### What you need to do
Everything from the line containing "for piece_name, piece" through the line containing "obj.matrix_world = world" should be repeated exactly, and nothing else from the data.

### Entries shown
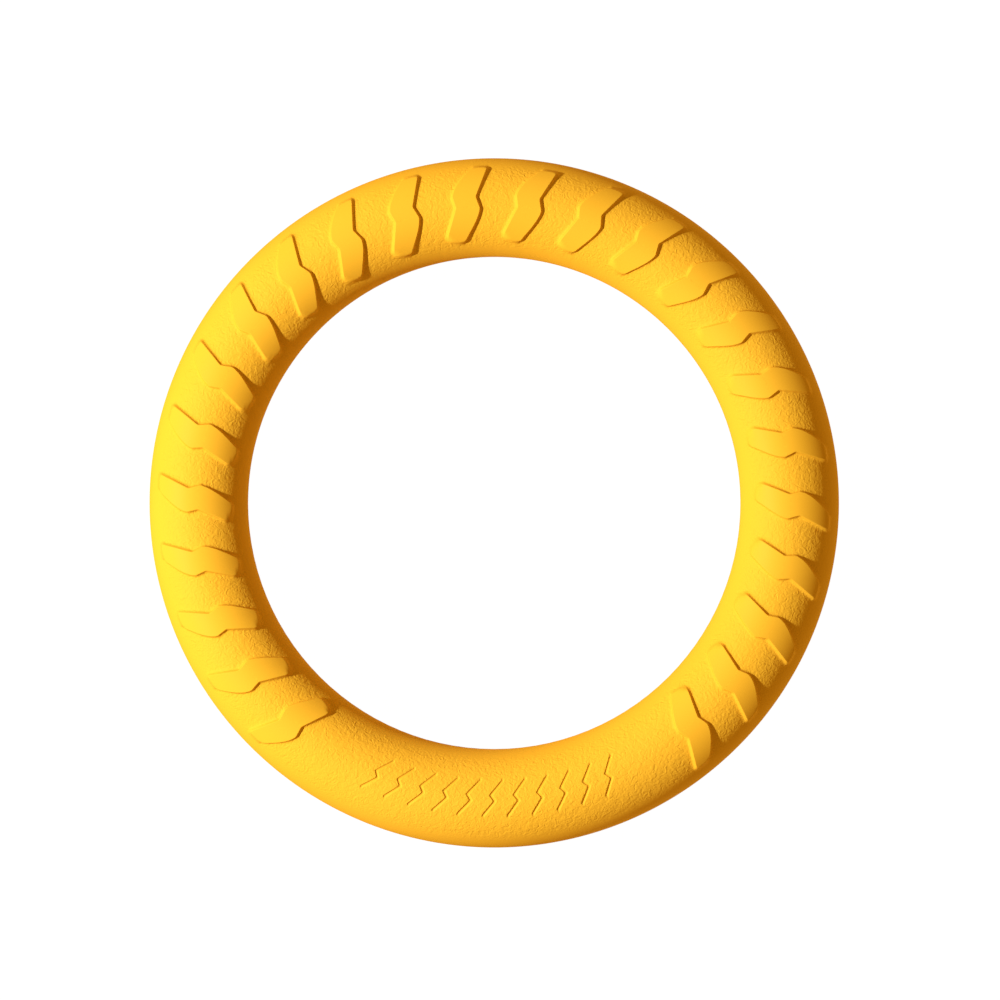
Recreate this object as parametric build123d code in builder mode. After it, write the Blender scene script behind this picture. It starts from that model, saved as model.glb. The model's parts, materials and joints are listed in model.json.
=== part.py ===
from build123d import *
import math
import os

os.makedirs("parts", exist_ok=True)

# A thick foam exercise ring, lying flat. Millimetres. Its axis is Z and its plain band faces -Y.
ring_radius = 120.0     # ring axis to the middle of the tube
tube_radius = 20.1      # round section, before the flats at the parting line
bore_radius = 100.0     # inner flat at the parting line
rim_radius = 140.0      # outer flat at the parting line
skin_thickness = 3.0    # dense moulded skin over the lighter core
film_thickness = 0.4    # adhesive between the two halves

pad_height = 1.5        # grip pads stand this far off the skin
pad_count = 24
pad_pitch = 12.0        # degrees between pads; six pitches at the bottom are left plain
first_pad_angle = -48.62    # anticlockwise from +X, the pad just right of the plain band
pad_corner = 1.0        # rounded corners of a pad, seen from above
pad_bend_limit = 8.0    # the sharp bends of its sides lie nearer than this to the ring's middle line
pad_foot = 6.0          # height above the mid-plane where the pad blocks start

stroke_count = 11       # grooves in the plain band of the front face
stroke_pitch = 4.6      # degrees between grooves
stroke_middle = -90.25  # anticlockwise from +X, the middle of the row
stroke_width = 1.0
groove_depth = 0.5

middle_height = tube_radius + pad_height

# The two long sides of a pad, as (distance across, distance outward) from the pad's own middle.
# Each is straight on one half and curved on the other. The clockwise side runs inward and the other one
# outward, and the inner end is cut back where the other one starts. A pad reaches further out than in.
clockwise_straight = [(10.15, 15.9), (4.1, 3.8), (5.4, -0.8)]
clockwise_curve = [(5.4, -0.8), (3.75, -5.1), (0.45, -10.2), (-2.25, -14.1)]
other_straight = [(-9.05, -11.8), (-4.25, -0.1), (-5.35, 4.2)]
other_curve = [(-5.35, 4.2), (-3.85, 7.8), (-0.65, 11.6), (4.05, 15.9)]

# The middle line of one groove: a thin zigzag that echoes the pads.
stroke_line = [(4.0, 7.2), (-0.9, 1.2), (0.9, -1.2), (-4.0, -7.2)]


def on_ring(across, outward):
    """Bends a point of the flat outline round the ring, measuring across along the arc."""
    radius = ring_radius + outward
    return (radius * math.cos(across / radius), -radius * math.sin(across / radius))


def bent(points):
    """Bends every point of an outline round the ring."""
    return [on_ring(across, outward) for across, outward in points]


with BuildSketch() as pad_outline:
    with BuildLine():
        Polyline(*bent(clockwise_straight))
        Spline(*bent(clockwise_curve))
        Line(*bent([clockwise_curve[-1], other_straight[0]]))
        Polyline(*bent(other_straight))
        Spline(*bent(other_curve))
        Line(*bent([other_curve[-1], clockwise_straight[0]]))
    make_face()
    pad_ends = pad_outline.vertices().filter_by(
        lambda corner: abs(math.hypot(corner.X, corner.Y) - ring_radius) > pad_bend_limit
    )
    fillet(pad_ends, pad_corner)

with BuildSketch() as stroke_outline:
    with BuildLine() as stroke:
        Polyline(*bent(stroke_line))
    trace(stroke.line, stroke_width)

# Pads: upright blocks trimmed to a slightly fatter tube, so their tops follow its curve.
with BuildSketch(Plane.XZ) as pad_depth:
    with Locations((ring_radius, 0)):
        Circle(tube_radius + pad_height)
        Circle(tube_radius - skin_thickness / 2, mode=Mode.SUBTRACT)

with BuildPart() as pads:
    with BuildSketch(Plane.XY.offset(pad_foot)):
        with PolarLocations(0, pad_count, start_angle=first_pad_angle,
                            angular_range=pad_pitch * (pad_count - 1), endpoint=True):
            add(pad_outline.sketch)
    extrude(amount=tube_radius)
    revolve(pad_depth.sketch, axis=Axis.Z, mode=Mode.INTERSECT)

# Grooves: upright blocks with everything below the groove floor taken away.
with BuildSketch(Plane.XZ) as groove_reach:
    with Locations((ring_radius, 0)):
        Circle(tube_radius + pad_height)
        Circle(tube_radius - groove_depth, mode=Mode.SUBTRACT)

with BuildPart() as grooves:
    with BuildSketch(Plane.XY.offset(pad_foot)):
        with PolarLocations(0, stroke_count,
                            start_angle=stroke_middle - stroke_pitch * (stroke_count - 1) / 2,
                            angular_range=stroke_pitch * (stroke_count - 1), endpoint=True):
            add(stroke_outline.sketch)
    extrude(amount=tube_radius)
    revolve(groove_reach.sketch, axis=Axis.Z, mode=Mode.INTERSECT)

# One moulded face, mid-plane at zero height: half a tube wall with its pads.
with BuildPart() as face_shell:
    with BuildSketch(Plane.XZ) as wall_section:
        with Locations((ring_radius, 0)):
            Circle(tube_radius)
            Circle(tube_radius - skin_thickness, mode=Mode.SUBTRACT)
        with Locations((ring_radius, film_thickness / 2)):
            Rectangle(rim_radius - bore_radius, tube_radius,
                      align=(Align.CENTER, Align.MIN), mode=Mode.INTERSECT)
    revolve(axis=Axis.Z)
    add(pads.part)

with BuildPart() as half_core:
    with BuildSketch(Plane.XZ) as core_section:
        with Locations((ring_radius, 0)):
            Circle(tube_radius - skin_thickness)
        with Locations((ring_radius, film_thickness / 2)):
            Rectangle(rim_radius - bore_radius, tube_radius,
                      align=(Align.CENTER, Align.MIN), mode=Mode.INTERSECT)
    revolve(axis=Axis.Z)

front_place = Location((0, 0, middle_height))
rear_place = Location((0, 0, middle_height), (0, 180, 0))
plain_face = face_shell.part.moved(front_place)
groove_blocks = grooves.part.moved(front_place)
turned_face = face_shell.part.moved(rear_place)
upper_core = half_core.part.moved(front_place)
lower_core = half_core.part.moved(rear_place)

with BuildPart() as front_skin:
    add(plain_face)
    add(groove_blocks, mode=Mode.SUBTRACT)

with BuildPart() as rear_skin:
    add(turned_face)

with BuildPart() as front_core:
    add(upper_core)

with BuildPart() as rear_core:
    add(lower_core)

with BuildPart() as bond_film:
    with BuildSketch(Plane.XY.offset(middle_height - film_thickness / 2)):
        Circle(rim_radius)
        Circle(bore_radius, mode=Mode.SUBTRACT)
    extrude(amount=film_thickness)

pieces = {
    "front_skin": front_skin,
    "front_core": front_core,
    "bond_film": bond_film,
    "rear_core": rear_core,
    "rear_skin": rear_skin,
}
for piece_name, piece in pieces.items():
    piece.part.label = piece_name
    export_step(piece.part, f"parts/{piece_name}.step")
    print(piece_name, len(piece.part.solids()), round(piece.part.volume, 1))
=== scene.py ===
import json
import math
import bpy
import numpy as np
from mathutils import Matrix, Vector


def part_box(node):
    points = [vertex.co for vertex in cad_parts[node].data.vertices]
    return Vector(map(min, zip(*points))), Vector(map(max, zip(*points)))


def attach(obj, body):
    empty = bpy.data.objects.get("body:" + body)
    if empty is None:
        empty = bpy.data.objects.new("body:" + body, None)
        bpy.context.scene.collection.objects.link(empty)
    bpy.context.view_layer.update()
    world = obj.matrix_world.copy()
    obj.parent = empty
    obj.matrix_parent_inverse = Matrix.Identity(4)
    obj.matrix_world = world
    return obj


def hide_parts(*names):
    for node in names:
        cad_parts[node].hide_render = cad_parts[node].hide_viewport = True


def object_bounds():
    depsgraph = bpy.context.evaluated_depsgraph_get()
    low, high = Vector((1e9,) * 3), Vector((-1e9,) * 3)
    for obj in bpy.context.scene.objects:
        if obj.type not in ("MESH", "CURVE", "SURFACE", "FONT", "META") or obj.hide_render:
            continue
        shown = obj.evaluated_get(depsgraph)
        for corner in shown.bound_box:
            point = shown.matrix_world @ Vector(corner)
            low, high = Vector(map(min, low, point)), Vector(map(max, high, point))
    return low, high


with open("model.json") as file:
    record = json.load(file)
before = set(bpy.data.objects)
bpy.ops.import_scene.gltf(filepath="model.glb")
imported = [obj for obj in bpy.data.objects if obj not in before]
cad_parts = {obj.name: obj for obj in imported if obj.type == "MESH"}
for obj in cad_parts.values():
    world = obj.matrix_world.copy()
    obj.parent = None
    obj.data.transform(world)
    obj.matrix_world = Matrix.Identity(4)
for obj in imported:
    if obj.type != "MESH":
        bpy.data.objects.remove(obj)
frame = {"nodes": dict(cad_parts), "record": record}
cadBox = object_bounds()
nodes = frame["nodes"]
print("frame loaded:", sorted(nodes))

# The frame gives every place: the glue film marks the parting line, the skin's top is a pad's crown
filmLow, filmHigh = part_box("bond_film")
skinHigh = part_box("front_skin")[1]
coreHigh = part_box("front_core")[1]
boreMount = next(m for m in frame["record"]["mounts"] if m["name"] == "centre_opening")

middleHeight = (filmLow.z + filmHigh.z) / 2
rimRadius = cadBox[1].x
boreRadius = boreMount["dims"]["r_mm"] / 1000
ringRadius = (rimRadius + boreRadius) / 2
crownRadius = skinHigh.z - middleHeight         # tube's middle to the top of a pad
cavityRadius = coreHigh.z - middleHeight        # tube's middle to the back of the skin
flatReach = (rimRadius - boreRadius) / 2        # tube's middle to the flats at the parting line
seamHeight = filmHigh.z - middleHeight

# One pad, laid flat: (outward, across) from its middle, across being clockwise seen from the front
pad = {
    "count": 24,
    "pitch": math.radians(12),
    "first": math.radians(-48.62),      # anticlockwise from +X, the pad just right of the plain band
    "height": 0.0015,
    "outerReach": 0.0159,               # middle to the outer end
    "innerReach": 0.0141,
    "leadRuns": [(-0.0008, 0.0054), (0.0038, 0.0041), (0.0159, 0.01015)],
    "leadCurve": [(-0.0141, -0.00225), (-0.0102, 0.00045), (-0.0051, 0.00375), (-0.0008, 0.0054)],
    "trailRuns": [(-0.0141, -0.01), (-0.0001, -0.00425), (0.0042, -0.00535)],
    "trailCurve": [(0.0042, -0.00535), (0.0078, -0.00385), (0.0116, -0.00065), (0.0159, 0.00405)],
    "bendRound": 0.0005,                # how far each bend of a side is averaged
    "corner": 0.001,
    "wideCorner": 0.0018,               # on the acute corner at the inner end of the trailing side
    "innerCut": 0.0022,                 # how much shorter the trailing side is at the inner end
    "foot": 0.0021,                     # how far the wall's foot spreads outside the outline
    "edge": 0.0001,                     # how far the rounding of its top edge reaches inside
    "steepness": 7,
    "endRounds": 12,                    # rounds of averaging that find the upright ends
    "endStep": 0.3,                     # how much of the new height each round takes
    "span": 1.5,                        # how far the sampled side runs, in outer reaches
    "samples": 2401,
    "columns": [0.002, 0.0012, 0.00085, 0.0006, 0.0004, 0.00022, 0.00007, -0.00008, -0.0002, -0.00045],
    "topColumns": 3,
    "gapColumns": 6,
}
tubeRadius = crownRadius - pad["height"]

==

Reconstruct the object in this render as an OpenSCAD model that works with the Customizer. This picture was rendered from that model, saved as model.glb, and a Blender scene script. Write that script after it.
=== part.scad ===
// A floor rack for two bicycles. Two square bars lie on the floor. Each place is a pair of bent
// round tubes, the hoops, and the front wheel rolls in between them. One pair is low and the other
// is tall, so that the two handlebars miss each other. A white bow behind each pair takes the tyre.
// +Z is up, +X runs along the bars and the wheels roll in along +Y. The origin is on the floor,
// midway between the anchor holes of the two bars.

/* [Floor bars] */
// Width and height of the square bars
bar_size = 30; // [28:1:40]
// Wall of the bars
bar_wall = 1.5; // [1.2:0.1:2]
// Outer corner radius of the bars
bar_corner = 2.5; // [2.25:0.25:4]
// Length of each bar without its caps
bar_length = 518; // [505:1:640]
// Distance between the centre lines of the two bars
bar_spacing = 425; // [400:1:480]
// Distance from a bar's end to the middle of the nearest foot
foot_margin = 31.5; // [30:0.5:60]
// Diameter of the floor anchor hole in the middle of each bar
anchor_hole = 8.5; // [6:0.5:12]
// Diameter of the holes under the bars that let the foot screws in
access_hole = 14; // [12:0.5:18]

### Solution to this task
for piece_name, piece in pieces.items():
    piece.part.label = piece_name
    export_step(piece.part, f"parts/{piece_name}.step")
    print(piece_name, len(piece.part.solids()), round(piece.part.volume, 1))
=== scene.py ===
import json
import math
import bpy
import numpy as np
from mathutils import Matrix, Vector


def part_box(node):
    points = [vertex.co for vertex in cad_parts[node].data.vertices]
    return Vector(map(min, zip(*points))), Vector(map(max, zip(*points)))


def attach(obj, body):
    empty = bpy.data.objects.get("body:" + body)
    if empty is None:
        empty = bpy.data.objects.new("body:" + body, None)
        bpy.context.scene.collection.objects.link(empty)
    bpy.context.view_layer.update()
    world = obj.matrix_world.copy()
    obj.parent = empty
    obj.matrix_parent_inverse = Matrix.Identity(4)
    obj.matrix_world = world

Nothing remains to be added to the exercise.